Understanding how the journal functions is an important first step in starting a bullet journal. There is a lot of creative freedom with bullet journaling, and you put in as much time as you feel like putting in. After the initial setup of my journal, I find it only takes me five or 10 minutes every night to record what I got done on my monthly page and update the bullets on my daily page. I might take longer if I decide to draw, but that is not always the case.

It sounds premature, but I have seen my life change over the past couple days since starting the journal. Since giving bullet journaling a try, even in the first few days, I have seen a big difference in myself and how I go about my day. From getting home from school until I go to bed, my schedule has changed so much and I could not be more proud. Since starting, not only have I begun to track things like my eating habits and sleep schedule, I’ve also noticed a change in my overall mood and stress levels. Let me tell you, the wonders that my journal has worked for me have been outstanding and have convinced me to share the brilliance of bullet journaling with all my friends.

By Kristen Garrett
Updating your journal doesn’t need a specific time and can take however long you want it to.

First of all, my mental health has improved tremendously since I began. In the yearly section, I added ‘stay positive’ to my list of goals I hope to keep in January. On top of that, I started a list in the monthly section under January called good things where I write one good thing that happened each day. Even the cover of my journal serves as a reminder to slow down when things get hard by telling me to live “one day at a time” I mean, I even started a quotes section where I can put inspiring or encouraging quotes that I can reflect on whenever I need to. All these little things have driven me to look for the best in every day, no matter what happens.

Everyone struggles with negativity in their life, whether or not it is every day or once a year. Being reminded and reminding yourself through reading and writing in a bullet journal can help boost your mood, provide a place to vent and relieve stress.

Stress is a big one that I struggle with. I get assigned work, overthink what I have to do, panic and crash when I get home. Unfortunately, this leads to procrastination and more stress. Since the introduction of my journal, however, I have started to list off my assignments in the daily section under the date for the day. My journal uses an open circle for something that needs to be done, an “X” for a completed task and a greater than symbol to signify that the task has been moved to a different day. At the end of the day, I can reflect on everything I got done and realize how far I’ve come. I also feel less guilty about moving small tasks like watering my plants forward a day if I had more pressing matters to attend to instead.

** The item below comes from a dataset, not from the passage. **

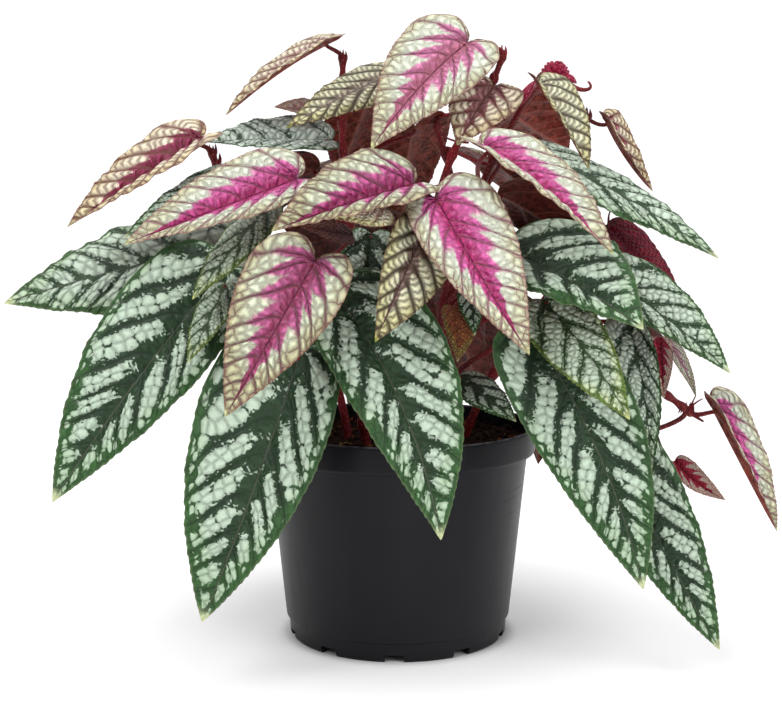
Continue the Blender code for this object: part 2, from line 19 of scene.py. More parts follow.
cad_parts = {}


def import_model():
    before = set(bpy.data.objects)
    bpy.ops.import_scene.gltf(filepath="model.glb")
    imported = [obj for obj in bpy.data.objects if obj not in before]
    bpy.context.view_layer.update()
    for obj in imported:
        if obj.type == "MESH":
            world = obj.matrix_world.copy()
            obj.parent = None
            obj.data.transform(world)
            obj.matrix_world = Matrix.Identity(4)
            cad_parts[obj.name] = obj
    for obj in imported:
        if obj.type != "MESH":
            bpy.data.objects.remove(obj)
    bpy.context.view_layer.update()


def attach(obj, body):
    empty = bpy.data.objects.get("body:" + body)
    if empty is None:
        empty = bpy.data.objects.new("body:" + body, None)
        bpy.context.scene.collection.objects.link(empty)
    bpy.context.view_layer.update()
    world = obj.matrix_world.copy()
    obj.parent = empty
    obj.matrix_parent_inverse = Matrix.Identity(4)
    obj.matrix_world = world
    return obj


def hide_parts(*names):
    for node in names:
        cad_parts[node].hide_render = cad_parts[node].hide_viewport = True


LOG = logging.getLogger("vine")
MM = 0.001
BODY = "root"
GOLDEN_SHARE = 0.618

PHOTO_WIDTH_PX = 782
FOCAL_PX = 1417.0
SENSOR_MM = 36.0
CAMERA_MM = (-3.0, -613.0, 196.3)
CAMERA_PITCH = 6.72
# Name, place and two sides in metres, power in watts, and the point that the light faces.
LIGHTS = (
    ("key_light", (-0.9, -1.1, 1.5), (1.0, 1.0), 20.0, (0.0, 0.0, 0.15)),
    ("fill_light", (1.2, -1.0, 0.8), (1.1, 1.1), 12.0, (0.0, 0.0, 0.15)),
    ("top_light", (0.0, 0.1, 1.7), (1.8, 1.4), 17.0, (0.0, 0.0, 0.1)),
)

Point = tuple[float, float, float]
Colour = tuple[float, float, float]
Span = tuple[float, float]
Socket = bpy.types.NodeSocket

BLACK: Colour = (0.0, 0.0, 0.0)


def srgb(red: int, green: int, blue: int) -> Colour:
    """Turns a screen colour of 0 to 255 into the linear colour that a shader reads.

    Args:
        red: The red channel.
        green: The green channel.
        blue: The blue channel.

    Returns:
        The linear colour.
    """
    channels = (value / 255 for value in (red, green, blue))
    return tuple(c / 12.92 if c <= 0.04045 else ((c + 0.055) / 1.055) ** 2.4 for c in channels)


def unit(vectors: np.ndarray) -> np.ndarray:
    """Scales each vector to length one; a vector of no length stays as it is."""
    length = np.linalg.norm(vectors, axis=-1, keepdims=True)
    return vectors / np.where(length < 1e-12, 1.0, length)


def smooth_step(values: np.ndarray, low: float, high: float) -> np.ndarray:
    """Rises from 0 at low to 1 at high, as 3t^2 - 2t^3."""
    share = np.clip((values - low) / (high - low), 0, 1)
    return share * share * (3 - 2 * share)


def run_along(points: np.ndarray) -> np.ndarray:
    """Measures the way along a line from its first point to each."""
    return np.concatenate([[0], np.cumsum(np.linalg.norm(np.diff(points, axis=0), axis=1))])


def bezier(points: tuple, share: np.ndarray) -> np.ndarray:
    """Works out a cubic Bezier arc.

    Args:
        points: Its four control points.
        share: Where on the arc, 0 to 1, one value for each point wanted.

    Returns:
        The points, one row for each share.
    """
    t = np.asarray(share, float)[:, None]
    a, b, c, d = (np.asarray(point, float) for point in points)
    return (1 - t) ** 3 * a + 3 * (1 - t) ** 2 * t * b + 3 * (1 - t) * t**2 * c + t**3 * d


def spline_through(points: list[Point] | tuple, shares: np.ndarray) -> np.ndarray:
    """Works out a Catmull-Rom spline through given points.

    Args:
        points: The points that it passes through.
        shares: Where on the spline, 0 to 1, one value for each point wanted.

    Returns:
        The points, one row for each share.
    """
    known = np.asarray(points, float)
    known = np.concatenate([[2 * known[0] - known[1]], known, [2 * known[-1] - known[-2]]])
    spans = len(known) - 3
    place = np.clip(np.asarray(shares, float), 0, 1) * spans
    first = np.minimum(place.astype(int), spans - 1)
    t = (place - first)[:, None]
    a, b, c, d = known[first], known[first + 1], known[first + 2], known[first + 3]
    return 0.5 * (2 * b + (c - a) * t + (2 * a - 5 * b + 4 * c - d) * t**2 + (3 * b - a - 3 * c + d) * t**3)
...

Besides the mental relief that bullet journaling has offered me, it has also had a physical effect as well. My monthly section utilizes a calendar for goals I have for each day. If I complete the goal, I get to color in the box for that day. With the motivation of coloring and getting a sense of accomplishment, my journal has driven me to drink more water, eat healthier and get more sleep. I have also returned to meditation, which, combined with the other changes I have made, has cycled back around to positively impact my mental health.

By Kristen Garrett
At the end of the day, it is nice to look back on a completed list and to see everything you accomplished.

In regards to healthy eating, I have recently started a diet. While it has been hard, I have adapted well to it. As most diets go, eventually you hit a breaking point and have a cheat day where you eat what you are craving without shame. With the help of my bullet journal, I have noticed a trend in how long I go before I cave and indulge. This has helped me begin to work breaks into my diet to ensure that I keep my diet rounded by adding back in some of the things I have been trying to cut out.

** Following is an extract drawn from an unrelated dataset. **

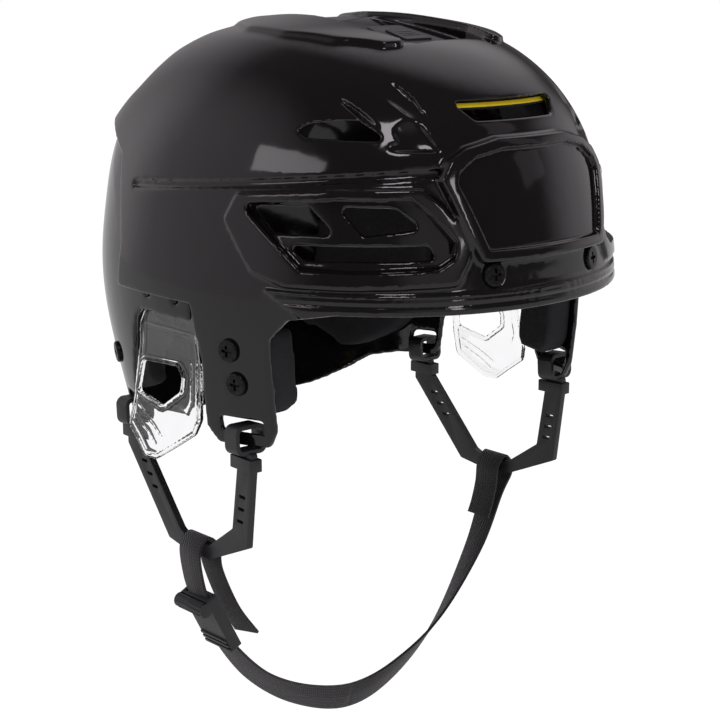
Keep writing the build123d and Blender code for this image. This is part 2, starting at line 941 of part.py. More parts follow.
liner_foam = pad(
    front_plane, both_sides(front_points(liner_shares)), reach, front_pad_level, liner_height
)
forehead_foam = pad(
    front_plane,
    both_sides(front_points(forehead_pad_shares)),
    reach,
    front_pad_level,
    front_pad_height,
)
crown_foam = pad(
    plan_plane, plan_points(crown_pad_shares), crown_height, front_pad_level, front_pad_height
)
temple_foam = pad(
    side_plane, side_points(temple_pad_shares), reach, front_pad_level, temple_pad_height
)
side_foam = pad(side_plane, side_points(side_pad_shares), reach, front_pad_level, front_pad_height)
rear_crown_foam = pad(
    plan_plane,
    both_sides(plan_points(rear_crown_pad_shares)),
    crown_height,
    rear_pad_level,
    rear_pad_height,
)
occipital_foam = pad(
    front_plane,
    both_sides(front_points(occipital_pad_shares)),
    -reach,
    rear_pad_level,
    rear_pad_height,
)
rear_foam = pad(side_plane, side_points(rear_pad_shares), reach, rear_pad_level, rear_pad_height)

with BuildPart() as slot_liner:
    add(liner_foam)
with BuildPart() as forehead_pad:
    add(forehead_foam)
    add(pair(nut_pocket(forehead_plane)), mode=Mode.SUBTRACT)
with BuildPart() as crown_pad_left:
    add(crown_foam)
with BuildPart() as crown_pad_right:
    add(mirrored(crown_pad_left.part))
with BuildPart() as temple_pad_left:
    add(temple_foam)
    add([nut_pocket(plane) for plane in temple_planes], mode=Mode.SUBTRACT)
with BuildPart() as temple_pad_right:
    add(mirrored(temple_pad_left.part))
with BuildPart() as side_pad_left:
    add(side_foam)
with BuildPart() as side_pad_right:
    add(mirrored(side_pad_left.part))
with BuildPart() as rear_crown_pad:
    add(rear_crown_foam)
with BuildPart() as occipital_pad:
    add(occipital_foam)
with BuildPart() as rear_pad_left:
    add(rear_foam)
    add([nut_pocket(plane) for plane in rear_planes], mode=Mode.SUBTRACT)
with BuildPart() as rear_pad_right:
    add(mirrored(rear_pad_left.part))

# Ear guards and the rivets that hold them to the rear shell
guard_line = front_points(guard_section_shares)
guard_inner_x = guard_line[0][0]


def guard_sheet(low, high):
    """Sheet that follows the guard's section, from one height over its inner face to another."""
    points = [(x + low, z) for x, z in guard_line] + [(x + high, z) for x, z in reversed(guard_line)]
    return block(front_plane, points, half_width, both=True)


guard_window = side_points(guard_window_shares)
window_block = block(side_plane, guard_window, reach, guard_window_corner)
rim_block = block(side_plane, guard_window, reach, guard_window_corner, margin=guard_rim)
guard_block = block(side_plane, side_points(guard_shares), reach, guard_corner)
rim = guard_sheet(guard_wall / 2, guard_wall + guard_rim_rise) & rim_block
with BuildPart() as ear_guard_left:
    add(guard_sheet(0, guard_wall) & guard_block)
    add(rim)
    add([window_block, *rivet_holes], mode=Mode.SUBTRACT)
with BuildPart() as ear_guard_right:
    add(mirrored(ear_guard_left.part))


def rivet(plane):
    """Rivet with a head inside the guard, a collar between guard and shell, and a flush end."""
    inner, outer = guard_inner_x, guard_inner_x + guard_wall
    shank = disc(plane, rivet_diameter, inner, half_width) & form(rear_level)
    collar = disc(plane, rivet_head, outer, half_width) & form(rear_pad_level)
    return shank + collar + disc(plane, rivet_head, inner - rivet_head_height, inner)


with BuildPart() as guard_rivets:
    add(pair(*(rivet(plane) for plane in rivet_places)))

# Slings with their eyes and keepers
front_eye = Vector(front_ring_x, front_eye_y, front_eye_z)
rear_eye = Vector(rear_ring_x, rear_eye_y, rear_eye_z)
eye_axis = rear_eye - front_eye
level_axis = Vector(eye_axis.X, eye_axis.Y, 0)
sling_normal = level_axis.cross(Vector(0, 0, 1))
sling_origin = (front_eye + rear_eye) / 2
sling_plane = Plane(
    origin=(sling_origin.X, sling_origin.Y, 0), x_dir=level_axis, z_dir=sling_normal
)


def ring(place):
    """Eye of a sling, round the bar below a slot."""
    with BuildPart() as solid:
        with BuildSketch(Plane(origin=place, x_dir=sling_normal, z_dir=eye_axis)):
            width, height = 2 * ring_half_width, 2 * ring_half_height
            RectangleRounded(width + 2 * ring_wall, height + 2 * ring_wall, 2 * ring_wall)
            RectangleRounded(width, height, ring_wall, mode=Mode.SUBTRACT)
        extrude(amount=eye_width / 2, both=True)
    return solid.part


sling_body = block(
    sling_plane, side_points(sling_shares), sling_thickness / 2, sling_corner / 2, both=True
)
with BuildPart() as ladder_cuts:
    with BuildSketch(sling_plane):
        with Locations(*side_points(ladder_shares)):
            SlotOverall(ladder_length, ladder_slot)
    extrude(amount=sling_thickness, both=True)
with BuildPart() as sling_left:
    add([sling_body, ring(front_eye), ring(rear_eye)])
    add(ladder_cuts.part, mode=Mode.SUBTRACT)
with BuildPart() as sling_right:
    add(mirrored(sling_left.part))

leg_width = along(sling_shares[-1][0]) - along(sling_shares[0][0])
keeper_places = [
    (eye, share * crown_height) for eye, share in zip((front_eye_y, rear_eye_y), keeper_shares)
]
with BuildPart() as keepers_left:
    with BuildSketch(sling_plane):
        with Locations(*keeper_places):
            Rectangle(leg_width + 2 * keeper_wall + ladder_slot, keeper_height)
    extrude(amount=sling_thickness / 2 + keeper_wall, both=True)
    add(sling_left.part, mode=Mode.SUBTRACT)
with BuildPart() as keepers_right:
    add(mirrored(keepers_left.part))


# Chin strap webbing: round the near bar, under the chin and round the far bar
def bar_points(side):
    """Points over the top of a sling's bar, from the inside to the outside."""
    return [
        (
            side * (bar_x + bar_radius * math.cos(math.radians(turn))),
            bar_z + bar_radius * math.sin(math.radians(turn)),
        )
        for turn in (180, 135, 90, 45, 0)
    ]


strap_line = [
    *front_points(near_end_shares),
    *bar_points(-1),
    *front_points(strap_shares),
    *reversed(bar_points(1)),
    *front_points(far_end_shares),
]
with BuildPart() as chin_strap:
    with BuildLine(front_plane.offset(-webbing_y)) as strap_path:
        Spline(*strap_line)
    with BuildSketch(Plane(origin=strap_path.line @ 0, x_dir=(0, 1, 0), z_dir=strap_path.line % 0)):
        Rectangle(webbing_width, webbing_height)
    sweep()
print("webbing length", round(strap_path.edges()[0].length, 1))

# Slider on the near strap
slider_x, slider_z = front_points(slider_centre_shares)[0]
slider_plane = Plane(
    origin=(slider_x, webbing_y, slider_z),
    x_dir=(0, 1, 0),
    z_dir=(-math.sin(slider_lean), 0, -math.cos(slider_lean)),
)
roll_y = (roll_diameter - slider_length) / 2
with BuildPart() as strap_slider:
    with BuildSketch(slider_plane):
        RectangleRounded(slider_width, slider_length, slider_corner)
    extrude(amount=slider_height / 2, both=True)
    roll_plane = Plane(slider_plane.offset(roll_rise).location * Location((0, roll_y, 0)))
    with BuildSketch(Plane(origin=roll_plane.origin, x_dir=slider_plane.z_dir, z_dir=(0, 1, 0))):
        Circle(roll_diameter / 2)
    extrude(amount=slider_width / 2, both=True)
    with BuildSketch(slider_plane.offset(slider_height / 2)):
        with Locations((0, slider_length / 2 - rib_width * 3)):
            with GridLocations(0, 2 * rib_width, 1, 3):
                Rectangle(slider_width - rib_width, rib_width)
    extrude(amount=rib_height)
    with BuildSketch(slider_plane):
        Rectangle(webbing_width + 2 * slider_gap, slider_length)
    extrude(amount=webbing_height / 2 + slider_gap, both=True, mode=Mode.SUBTRACT)

# Labels and files
front_shell.part.label = "front_shell"
export_step(front_shell.part, "parts/front_shell.step")
rear_shell.part.label = "rear_shell"
export_step(rear_shell.part, "parts/rear_shell.step")
adjuster_plate.part.label = "adjuster_plate"
export_step(adjuster_plate.part, "parts/adjuster_plate.step")
size_button.part.label = "size_button"
export_step(size_button.part, "parts/size_button.step")
button_spring.part.label = "button_spring"
export_step(button_spring.part, "parts/button_spring.step")
tongue_guide.part.label = "tongue_guide"
export_step(tongue_guide.part, "parts/tongue_guide.step")
forehead_screws.part.label = "forehead_screws"
export_step(forehead_screws.part, "parts/forehead_screws.step")
forehead_nuts.part.label = "forehead_nuts"
export_step(forehead_nuts.part, "parts/forehead_nuts.step")
temple_screws.part.label = "temple_screws"
export_step(temple_screws.part, "parts/temple_screws.step")
temple_nuts.part.label = "temple_nuts"
export_step(temple_nuts.part, "parts/temple_nuts.step")
rear_screws.part.label = "rear_screws"
export_step(rear_screws.part, "parts/rear_screws.step")
rear_nuts.part.label = "rear_nuts"
export_step(rear_nuts.part, "parts/rear_nuts.step")
slot_liner.part.label = "slot_liner"
export_step(slot_liner.part, "parts/slot_liner.step")
forehead_pad.part.label = "forehead_pad"
export_step(forehead_pad.part, "parts/forehead_pad.step")
crown_pad_left.part.label = "crown_pad_left"
export_step(crown_pad_left.part, "parts/crown_pad_left.step")
crown_pad_right.part.label = "crown_pad_right"
export_step(crown_pad_right.part, "parts/crown_pad_right.step")
temple_pad_left.part.label = "temple_pad_left"
export_step(temple_pad_left.part, "parts/temple_pad_left.step")
temple_pad_right.part.label = "temple_pad_right"
export_step(temple_pad_right.part, "parts/temple_pad_right.step")
side_pad_left.part.label = "side_pad_left"
export_step(side_pad_left.part, "parts/side_pad_left.step")
side_pad_right.part.label = "side_pad_right"
export_step(side_pad_right.part, "parts/side_pad_right.step")
rear_crown_pad.part.label = "rear_crown_pad"
export_step(rear_crown_pad.part, "parts/rear_crown_pad.step")
occipital_pad.part.label = "occipital_pad"
export_step(occipital_pad.part, "parts/occipital_pad.step")
rear_pad_left.part.label = "rear_pad_left"
export_step(rear_pad_left.part, "parts/rear_pad_left.step")
rear_pad_right.part.label = "rear_pad_right"
export_step(rear_pad_right.part, "parts/rear_pad_right.step")
ear_guard_left.part.label = "ear_guard_left"
export_step(ear_guard_left.part, "parts/ear_guard_left.step")
ear_guard_right.part.label = "ear_guard_right"
export_step(ear_guard_right.part, "parts/ear_guard_right.step")
guard_rivets.part.label = "guard_rivets"
export_step(guard_rivets.part, "parts/guard_rivets.step")
sling_left.part.label = "sling_left"
export_step(sling_left.part, "parts/sling_left.step")
sling_right.part.label = "sling_right"
export_step(sling_right.part, "parts/sling_right.step")
keepers_left.part.label = "keepers_left"
export_step(keepers_left.part, "parts/keepers_left.step")
keepers_right.part.label = "keepers_right"
export_step(keepers_right.part, "parts/keepers_right.step")
chin_strap.part.label = "chin_strap"
export_step(chin_strap.part, "parts/chin_strap.step")
strap_slider.part.label = "strap_slider"
export_step(strap_slider.part, "parts/strap_slider.step")
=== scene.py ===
# %% [markdown]
# # An ice hockey helmet, dressed for a studio picture
# The measured model gives every part its place. Here each part gets the look of the real
# one: deep black gloss on the shells, satin on the slings, clear plastic on the ear guards,
# matt foam inside and a woven strap under the chin. Everything is in metres.

import bmesh
import bpy
import contextlib
import math
from mathutils import Matrix, Vector


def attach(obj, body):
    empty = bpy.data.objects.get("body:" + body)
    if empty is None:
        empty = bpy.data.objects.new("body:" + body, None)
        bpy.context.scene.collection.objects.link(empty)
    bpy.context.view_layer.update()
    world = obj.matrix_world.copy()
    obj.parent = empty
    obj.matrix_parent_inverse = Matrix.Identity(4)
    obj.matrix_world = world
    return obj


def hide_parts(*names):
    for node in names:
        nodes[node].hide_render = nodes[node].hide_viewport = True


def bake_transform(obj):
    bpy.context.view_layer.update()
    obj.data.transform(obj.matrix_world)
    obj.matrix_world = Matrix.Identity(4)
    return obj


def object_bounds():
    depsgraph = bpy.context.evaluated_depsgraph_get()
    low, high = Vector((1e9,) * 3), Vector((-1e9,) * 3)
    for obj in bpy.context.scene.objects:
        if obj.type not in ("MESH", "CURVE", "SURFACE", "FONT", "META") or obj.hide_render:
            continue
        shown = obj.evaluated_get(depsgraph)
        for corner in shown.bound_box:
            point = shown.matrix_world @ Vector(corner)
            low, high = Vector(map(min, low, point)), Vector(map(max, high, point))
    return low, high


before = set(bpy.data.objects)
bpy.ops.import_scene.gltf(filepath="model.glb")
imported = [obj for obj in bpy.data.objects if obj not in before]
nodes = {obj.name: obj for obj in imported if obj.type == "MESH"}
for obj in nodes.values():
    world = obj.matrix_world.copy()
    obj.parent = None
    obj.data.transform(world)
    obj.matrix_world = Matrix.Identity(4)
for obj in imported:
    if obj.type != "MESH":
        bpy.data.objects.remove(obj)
cad_box = [list(map(float, corner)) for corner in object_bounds()]
mm = 0.001
print("nodes", len(nodes), "box", [[round(value, 4) for value in corner] for corner in cad_box])

# %% [markdown]
# ## Shader sums as plain Python
# Every finish is a few sums on noise and wave values. A small class wraps an output socket,
# so that such a sum reads like arithmetic. One method adds any node: its settings first,
# then the values or links of its sockets. The world's light is written the same way.


# %% A wire, and the trees that add nodes
class Wire:
    """One value in a node tree, with the operators that add a Math node."""

    def __init__(self, tree, socket):
        self.tree = tree
        self.socket = socket

    def sum(self, operation, *values):
        return self.tree.add("ShaderNodeMath", {"operation": operation}, dict(enumerate(values)))

    def __add__(self, other):
        return self.sum("ADD", self, other)

    __radd__ = __add__

    def __sub__(self, other):
        return self.sum("SUBTRACT", self, other)

    def __rsub__(self, other):
        return self.sum("SUBTRACT", other, self)

    def __mul__(self, other):
        return self.sum("MULTIPLY", self, other)

    __rmul__ = __mul__

    def __pow__(self, power):
        return self.sum("POWER", self, power)

    def shaped(self, operation):
        """The value through an operation of one input, such as SINE or ABSOLUTE."""
        return self.sum(operation, self)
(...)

While the journal may not work out for everyone, I still encourage everyone to give bullet journaling a try. Even for the least busy, laziest person on the planet, I feel that bullet journaling could shed light and benefit their life. As stated, you put as much time into your journal as you feel like putting in. With minimal commitment, results could still be given the opportunity to take root and thrive. Whatever your commitment level or cause, bullet journaling is a fun hobby that is worth a shot. Who knows? Maybe you’ll end up reaping the overwhelmingly positive benefits.